To Be Continued soundtrack
| No. | Title | Artist | Length |
|---|---|---|---|
| 1. | "Pai Tor (ไปต่อ)" | Zee Pruk |  |
| 2. | "Ro Thoe Bok Kham Wa Rak (รอเธอบอกคำว่ารัก)" | Tommy Sittichok |  |

== Production ==

To Be Continued is based on the bestselling online novel of the same name by Nottakorn, originally published on the Dek-D platform. Produced by Mandee Work in collaboration with Channel 3 and Domundi, it became the first boys' love series commissioned by Channel 3.

The series was directed by Kla Nathawat Piyanonpong, with Kittipat Jampa serving as executive producer. The screenplay was written by May Piangpaitoon Satrawaha, Preechaya Prayongsap and Oubonpun Werajong.

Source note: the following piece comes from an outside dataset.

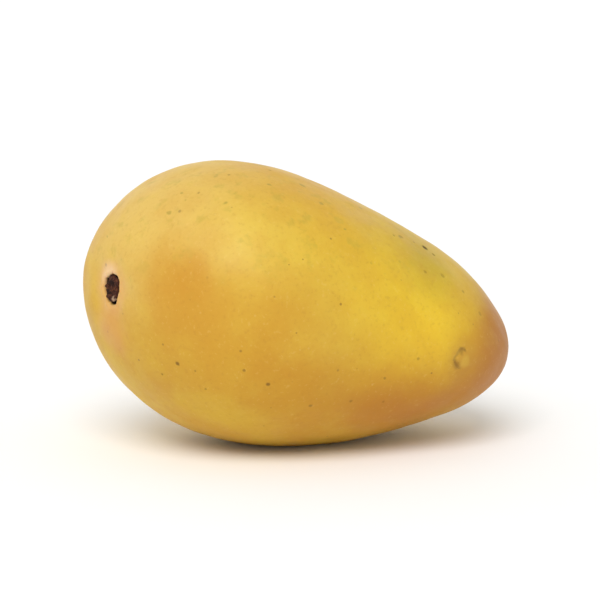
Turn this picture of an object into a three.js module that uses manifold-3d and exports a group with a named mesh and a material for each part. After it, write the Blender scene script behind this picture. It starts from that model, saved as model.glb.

The series premiered on Channel 3 on 19 February 2024. Episodes were also made available on 3Plus Premium and Netflix, with Netflix distributing the series simultaneously in eleven Southeast Asian countries.

== Reception ==

Before its premiere, To Be Continued received considerable attention from the Thai media for becoming Channel 3's first boys' love series and for its simultaneous Netflix release across several Asian countries.

Following its debut, the series became a trending topic on Thai social media. Local media highlighted the chemistry between Kajbhunditt Jaidee and Pongsapat Kankam, as well as the adaptation's faithfulness to the original novel.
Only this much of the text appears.